MIR AGE 07, 2006/2007

Susan Hefuna

MIR AGE 07, 2006/2007
Reflective glass billboard 

Courtesy of the Third Line Gallery, Dubai

Overview

In November 2006, as I was flying back from Dubai to Frankfurt, images appeared in my mind: buildings, grid structures, high-reflecting glass, in blue and green everywhere. I remembered a big billboard with an advertisement; the 3- dimensional billboard becomes a building in itself – a big photograph of a landscape, mountains, a street, all mounted on that billboard.
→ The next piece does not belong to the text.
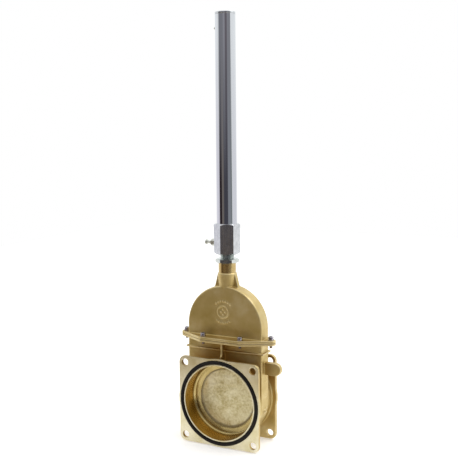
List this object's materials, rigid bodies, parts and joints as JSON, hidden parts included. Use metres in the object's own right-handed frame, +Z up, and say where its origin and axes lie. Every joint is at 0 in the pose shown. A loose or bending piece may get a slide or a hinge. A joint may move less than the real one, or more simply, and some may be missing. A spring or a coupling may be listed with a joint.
{
  "type": "hydraulic gate valve",
  "caption": "Cast brass sliding-gate pipe valve with square bolt flanges, a hollow arched bonnet and a slim hydraulic cylinder that lifts the gate.",
  "frame": {"origin": "centre of the rear flange's outer face, on the pipe's axis", "axes": "+Z up along the hydraulic cylinder, +Y out of the rear flange along the pipe, +X to the side with the lug"},
  "size_m": [0.2213, 0.091, 0.852],
  "materials": {
    "cast_brass": "sand cast, lightly blasted",
    "turned_brass": "turned",
    "rough_brass": "rough cast",
    "chromed_steel": "ground and chromed",
    "bright_steel": "drawn bright bar",
    "plated_steel": "zinc plated",
    "fitting_steel": "dull plated",
    "black_rubber": "matte",
    "gasket_sheet": "matte fibre sheet"
  },
  "bodies": {
    "valve": {"valve_body": "cast_brass", "front_pipe_flange": "cast_brass", "rear_pipe_flange": "cast_brass", "bonnet": "cast_brass", "bonnet_gasket": "gasket_sheet", "front_seat_ring": "turned_brass", "rear_seat_ring": "turned_brass", "front_pipe_seal": "black_rubber", "rear_pipe_seal": "black_rubber", "guide_bush": "turned_brass", "rod_seal": "black_rubber", "cylinder_head": "bright_steel", "lock_nut": "plated_steel", "cylinder_tube": "chromed_steel", "cylinder_cap": "bright_steel", "vent_plug": "fitting_steel", "port_adapter": "fitting_steel", "port_nipple": "fitting_steel", "bonnet_screw_front_left": "plated_steel", "bonnet_screw_front_right": "plated_steel", "bonnet_screw_left_end": "plated_steel", "bonnet_screw_right_end": "plated_steel", "bonnet_screw_rear_left": "plated_steel", "bonnet_screw_rear_right": "plated_steel", "bonnet_washer_front_left": "plated_steel", "bonnet_washer_front_right": "plated_steel", "bonnet_washer_left_end": "plated_steel", "bonnet_washer_right_end": "plated_steel", "bonnet_washer_rear_left": "plated_steel", "bonnet_washer_rear_right": "plated_steel"},
    "gate_and_rod": {"gate": "rough_brass", "piston_rod": "chromed_steel", "piston": "plated_steel", "piston_seal": "black_rubber", "piston_nut": "plated_steel"}
  },
  "joints": [
    {"name": "gate_slide", "type": "slide", "parent": "valve", "child": "gate_and_rod", "axis": [0, 0, 1], "range_m": [0, 0.146]}
  ]
}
In December 2006, I saw the 3-dimensional billboard in Dubai again: an advertisement for Dubai Properties and Porsche Towers. Inspired by the billboard, I decided to install a glass building, 800 cm wide, 250 cm high and 150 cm deep, made of high-reflecting blue glass; the installation will be at a crossroads in the Heritage area of Sharjah. Only a part of the building will be transparent, the letters reading: MIRAGE 07. The crossroads where people usually walk will be blocked by this alien, reflecting-glass building.

In the museum I will present “Photographs”, a kind of documentation of the trip through Sharjah in December, searching for crafts people. Finally we arrive at a cultural centre in Diba. Leaving Diba, I retain the image of the plastic trees inside the building of the cultural centre in my mind. My photographs will show, for example, the afas (a basket made of palmwood) in Sharjah and, next to it, photographs of afas structures I took a week later in Cairo and Alexandria.

The Egyptian afas is for me a modern, innovative design object with multiple functions, used for the transportation of fruits, bread, vegetables, and animals. On the street it becomes a table to display the fruits or bread for selling. The photographs capture the afas also amongst the garbage in Cairo streets, as well as showing the location where they are made by a craftsman, who is in fact blind.

I have observed these structures since my childhood. I used to see them everywhere on the streets of Egypt and for the last ten years I have wondered why they are still made of palmwood, without the use of any nails or glue. Why have they not yet been supplanted by plastic baskets, like, for example, the clay water bottles supplanted by plastic ones? Why have the horses and donkeys disappeared completely from Cairo’s streets, which today, exceeding all pollution levels, are packed with cars, and human beings gasping for breath?

For some time, though, I have become aware that more and more afas are being replaced by baskets made out of plastic. On the streets of Egypt, the palmwood is slowly disappearing.


This project was part of Sharjah Biennial 8.